Mutig und richtig, die Documenta nach Athen zu holen

"Ich habe für diese Documenta alte Stühle, Tische, Sessel zu Musikinstrumenten umgebaut. Man kann sie ausprobieren. Einige klingen wie traditionelle griechische Saiteninstrumente, haben aber doch einen ganz eigenen Charakter. Manche werden auch in Nachbarländern wie der Türkei, der Heimat meiner Familie, gespielt. 'Von Athen lernen', das Motto der 14. Documenta, bedeutet für mich, ortsbezogen zu arbeiten, zu schauen, wie sich das Leben hier etwa von unserem in Deutschland unterscheidet. Es ist eindrucksvoll, mit wie viel Nachbarschaftshilfe die Leute auf die ökonomische Krise reagieren, auch die Künstler hier schaffen quasi aus dem Nichts, ohne Förderung, völlig Neues. Griechenland wird in Deutschland seit einigen Jahren sehr kritisch gesehen, es heißt, da wollen wir nicht noch mehr Geld reinbuttern. Athen hat in den Augen der deutschen Öffentlichkeit nichts Attraktives mehr, gerade deshalb finde ich die Entscheidung, hier die Documenta abzuhalten, so mutig und richtig. Das wirkt der Verachtung entgegen und stellt die Trennung in Privilegierte und Nichtprivilegierte infrage.

Nevin Aladag documenta Athen

Nevin Aladag aus Berlin

(Foto: Trevor Good)

Ich mag es nicht, wenn meine Kunst immer auf meine türkische Herkunft bezogen wird. Jeder ist irgendwo geboren, ohne das beeinflussen zu können, warum soll die Herkunft bei mir eine größere Rolle spielen als bei anderen? Politische Kunst ist für mich, wenn es nicht immer nur darum geht, wo jemand herkommt, sondern wenn sie zu einer sozialen, ökonomischen, humanen Aussage findet. Zu plakative Arbeiten gefallen mir nicht, ich selbst versuche eher, subtiler zu arbeiten und sehe das auch bei vielen anderen Positionen auf der Documenta."
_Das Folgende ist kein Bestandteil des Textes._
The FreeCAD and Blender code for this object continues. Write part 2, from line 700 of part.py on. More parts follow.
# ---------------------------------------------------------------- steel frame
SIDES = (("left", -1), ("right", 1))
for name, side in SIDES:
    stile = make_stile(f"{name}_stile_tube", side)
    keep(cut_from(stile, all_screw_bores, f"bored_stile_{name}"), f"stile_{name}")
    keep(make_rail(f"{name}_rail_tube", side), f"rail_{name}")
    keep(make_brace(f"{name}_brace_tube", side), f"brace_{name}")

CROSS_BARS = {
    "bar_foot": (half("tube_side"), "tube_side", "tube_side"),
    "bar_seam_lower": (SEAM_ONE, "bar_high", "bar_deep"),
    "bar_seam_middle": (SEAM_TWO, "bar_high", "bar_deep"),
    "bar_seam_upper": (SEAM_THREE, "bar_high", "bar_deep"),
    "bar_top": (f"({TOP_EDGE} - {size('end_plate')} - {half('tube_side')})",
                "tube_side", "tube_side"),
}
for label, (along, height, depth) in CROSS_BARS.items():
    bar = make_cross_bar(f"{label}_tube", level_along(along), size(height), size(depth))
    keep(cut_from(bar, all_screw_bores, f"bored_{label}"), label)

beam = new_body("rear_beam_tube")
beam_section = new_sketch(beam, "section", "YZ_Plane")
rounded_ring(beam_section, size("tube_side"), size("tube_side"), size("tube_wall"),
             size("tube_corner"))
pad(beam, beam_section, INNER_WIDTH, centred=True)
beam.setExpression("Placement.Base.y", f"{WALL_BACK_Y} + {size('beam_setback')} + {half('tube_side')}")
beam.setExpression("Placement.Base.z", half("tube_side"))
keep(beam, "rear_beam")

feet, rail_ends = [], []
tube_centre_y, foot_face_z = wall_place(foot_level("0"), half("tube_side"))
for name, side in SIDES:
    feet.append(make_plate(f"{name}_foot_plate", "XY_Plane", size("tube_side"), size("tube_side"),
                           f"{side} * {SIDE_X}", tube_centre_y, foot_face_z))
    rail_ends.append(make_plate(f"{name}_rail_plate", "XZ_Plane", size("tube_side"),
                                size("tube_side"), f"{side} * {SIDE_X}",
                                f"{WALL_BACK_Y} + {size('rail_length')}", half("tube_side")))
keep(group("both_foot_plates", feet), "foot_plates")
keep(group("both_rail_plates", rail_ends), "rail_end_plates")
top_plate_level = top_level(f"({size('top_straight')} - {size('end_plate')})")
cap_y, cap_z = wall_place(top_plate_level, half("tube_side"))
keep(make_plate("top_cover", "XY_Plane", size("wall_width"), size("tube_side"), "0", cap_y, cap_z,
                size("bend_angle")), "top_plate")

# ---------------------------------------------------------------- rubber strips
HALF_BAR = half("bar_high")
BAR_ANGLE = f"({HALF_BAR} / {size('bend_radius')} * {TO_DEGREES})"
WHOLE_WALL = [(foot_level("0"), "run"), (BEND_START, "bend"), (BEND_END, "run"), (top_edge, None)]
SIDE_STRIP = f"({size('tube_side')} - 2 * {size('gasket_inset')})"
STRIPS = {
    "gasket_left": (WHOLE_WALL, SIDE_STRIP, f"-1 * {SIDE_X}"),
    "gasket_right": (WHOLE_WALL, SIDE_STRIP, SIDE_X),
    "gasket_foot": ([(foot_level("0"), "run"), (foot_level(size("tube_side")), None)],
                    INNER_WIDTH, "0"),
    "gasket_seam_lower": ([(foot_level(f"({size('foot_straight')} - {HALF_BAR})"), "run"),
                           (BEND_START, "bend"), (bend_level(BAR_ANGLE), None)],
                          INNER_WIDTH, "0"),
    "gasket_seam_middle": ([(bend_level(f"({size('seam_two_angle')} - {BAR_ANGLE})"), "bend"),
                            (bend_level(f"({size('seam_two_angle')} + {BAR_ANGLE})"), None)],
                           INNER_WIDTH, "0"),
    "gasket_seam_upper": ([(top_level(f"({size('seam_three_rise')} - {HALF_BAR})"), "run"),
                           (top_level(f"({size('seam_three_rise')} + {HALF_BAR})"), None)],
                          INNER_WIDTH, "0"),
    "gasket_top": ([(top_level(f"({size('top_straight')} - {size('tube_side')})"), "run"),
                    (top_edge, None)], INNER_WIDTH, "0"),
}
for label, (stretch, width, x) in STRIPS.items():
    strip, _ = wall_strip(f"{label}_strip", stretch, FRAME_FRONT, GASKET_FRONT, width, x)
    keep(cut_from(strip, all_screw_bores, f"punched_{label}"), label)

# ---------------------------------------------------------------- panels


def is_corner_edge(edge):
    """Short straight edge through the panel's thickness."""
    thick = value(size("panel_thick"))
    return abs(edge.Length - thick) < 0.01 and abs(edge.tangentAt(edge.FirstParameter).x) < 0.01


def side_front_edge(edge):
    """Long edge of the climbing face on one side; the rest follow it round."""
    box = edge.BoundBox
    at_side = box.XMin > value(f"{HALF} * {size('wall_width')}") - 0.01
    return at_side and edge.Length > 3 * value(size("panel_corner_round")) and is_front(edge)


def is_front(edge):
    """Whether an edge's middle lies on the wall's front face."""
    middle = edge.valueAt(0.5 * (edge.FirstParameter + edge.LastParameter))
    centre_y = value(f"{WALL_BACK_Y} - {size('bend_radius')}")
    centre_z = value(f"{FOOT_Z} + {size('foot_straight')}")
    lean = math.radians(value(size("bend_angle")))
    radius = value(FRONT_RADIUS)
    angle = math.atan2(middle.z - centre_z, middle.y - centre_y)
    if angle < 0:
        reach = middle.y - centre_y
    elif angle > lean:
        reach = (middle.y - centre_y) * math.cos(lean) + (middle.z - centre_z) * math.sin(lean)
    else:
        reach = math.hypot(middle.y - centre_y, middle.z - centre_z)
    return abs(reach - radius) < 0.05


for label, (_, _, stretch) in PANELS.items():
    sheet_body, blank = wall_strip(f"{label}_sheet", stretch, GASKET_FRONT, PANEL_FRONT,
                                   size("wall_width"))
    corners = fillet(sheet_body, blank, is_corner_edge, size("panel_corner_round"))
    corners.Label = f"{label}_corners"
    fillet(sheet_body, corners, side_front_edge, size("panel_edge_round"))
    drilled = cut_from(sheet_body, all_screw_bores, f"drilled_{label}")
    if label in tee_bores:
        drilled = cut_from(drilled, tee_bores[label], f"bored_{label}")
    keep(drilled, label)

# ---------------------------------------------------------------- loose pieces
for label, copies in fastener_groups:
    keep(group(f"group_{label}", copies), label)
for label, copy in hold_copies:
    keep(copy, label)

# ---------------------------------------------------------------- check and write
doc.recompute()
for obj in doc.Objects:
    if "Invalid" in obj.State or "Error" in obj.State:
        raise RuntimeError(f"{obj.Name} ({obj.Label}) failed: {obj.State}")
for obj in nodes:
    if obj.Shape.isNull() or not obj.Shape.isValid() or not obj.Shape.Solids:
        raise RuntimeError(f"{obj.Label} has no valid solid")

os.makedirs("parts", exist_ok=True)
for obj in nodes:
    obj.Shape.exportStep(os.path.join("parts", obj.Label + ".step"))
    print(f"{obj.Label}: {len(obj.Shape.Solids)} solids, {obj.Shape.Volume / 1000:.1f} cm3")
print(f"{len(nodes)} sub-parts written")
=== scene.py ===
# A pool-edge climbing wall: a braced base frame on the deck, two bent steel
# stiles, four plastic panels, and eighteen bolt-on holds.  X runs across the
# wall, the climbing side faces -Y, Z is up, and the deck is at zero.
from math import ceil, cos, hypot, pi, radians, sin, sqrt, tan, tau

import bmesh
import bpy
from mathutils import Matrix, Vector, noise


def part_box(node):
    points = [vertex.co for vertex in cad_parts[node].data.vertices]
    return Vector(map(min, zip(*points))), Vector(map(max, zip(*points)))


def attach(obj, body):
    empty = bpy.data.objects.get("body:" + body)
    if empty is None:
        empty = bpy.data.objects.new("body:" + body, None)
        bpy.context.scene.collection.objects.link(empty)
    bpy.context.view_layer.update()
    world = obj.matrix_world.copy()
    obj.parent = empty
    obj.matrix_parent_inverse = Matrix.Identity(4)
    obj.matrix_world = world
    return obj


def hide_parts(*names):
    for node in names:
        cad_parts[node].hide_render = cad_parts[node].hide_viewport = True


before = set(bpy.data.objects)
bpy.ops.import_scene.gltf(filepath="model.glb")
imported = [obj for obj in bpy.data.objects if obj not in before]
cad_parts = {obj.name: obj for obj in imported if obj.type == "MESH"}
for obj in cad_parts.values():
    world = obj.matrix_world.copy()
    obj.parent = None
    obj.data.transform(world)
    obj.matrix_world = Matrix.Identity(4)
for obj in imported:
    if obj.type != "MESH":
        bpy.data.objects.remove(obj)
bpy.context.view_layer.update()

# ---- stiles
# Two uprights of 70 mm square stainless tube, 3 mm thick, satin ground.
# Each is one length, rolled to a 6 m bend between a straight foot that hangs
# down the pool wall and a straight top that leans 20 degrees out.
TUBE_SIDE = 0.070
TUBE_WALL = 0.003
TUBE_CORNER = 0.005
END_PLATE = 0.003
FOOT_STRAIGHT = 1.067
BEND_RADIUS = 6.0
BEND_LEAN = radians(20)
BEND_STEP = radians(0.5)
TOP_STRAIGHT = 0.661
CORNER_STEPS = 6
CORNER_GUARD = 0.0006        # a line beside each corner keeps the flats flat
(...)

Nevin Aladag, Installationskünstlerin aus Berlin

Indigo, kontaminiert von der Geschichte

"Jedes dieser Schafe werde ich in den nächsten Tage einfärben - in unterschiedlichen Schattierungen von Indigo-Blau. In Afrika gibt es 54 Staaten und sie haben alle eine andere Form auf der Landkarte, deswegen sind es auch 54 Schafe. Die Arbeit an diesem Werk konnte erst jetzt anfangen, weil der griechische Zoll meine Sendung von Indigo nicht abgewickelt hat. Man befürchtete wohl, dass in dem Paket so etwas wie das Pulver war, mit dem Anschläge verübt wurden. Jetzt sind die Lämmer schon ein bisschen gewachsen und es wird länger dauern, sie einzufärben. Dann bringe ich sie auf eine Weide und das Publikum kann mir dabei zusehen - eine alltägliche und althergebrachte Migration, der Schäfer zieht mit seiner Herde von einem Weideplatz zum nächsten.

Pressematerial zur Documenta 14 in Athen

54 Schafe entsprechen bei Aboukabar Fofanu den 54 Staaten des afrikanischen Kontinents - jedes in einem anderen Ton von Indigo-Blau.

(Foto: Stathis Mamalakis)

Warum Indigo? Indigo ist auch eine Heilpflanze, in der Tradition meiner Heimat Mali hat die Farbe auch mit Segnung und Schutz zu tun. Echtes Indigo, das vom Strauch gewonnen wird, ist sehr wertvoll. Historisch war es einer der wenigen Farbstoffe, mit denen man Blau erzeugen konnte und es war sehr gefragt. Der Handel mit diesem Rohstoff ist zutiefst verbunden mit der Geschichte des Kolonialismus und der Sklaverei in Afrika. Es waren Sklaven, die diese Sträucher anbauten - in Afrika, aber auch in den Vereinigten Staaten. Es ist kontaminiert mit dieser Geschichte. Im 19. Jahrhundert haben die Briten dann als Kolonialherren den Menschen ihr Land geraubt, um dort Indigo anzubauen. Viele sind verhungert, weil kein Land mehr für den Nahrungsanbau übrig war. Es ist wichtig darauf hinzuweisen, dass Rohstoffe auch eine dunkle Geschichte haben. Dass Farbe nicht einfach nur Material ist für einen Künstler. Übrigens rette ich meine kleine Herde hier in Athen auch vor einem barbarischen Brauch des Westens: Nächste Woche ist Ostern, das werden hier alle Lämmer geschlachtet und gegessen."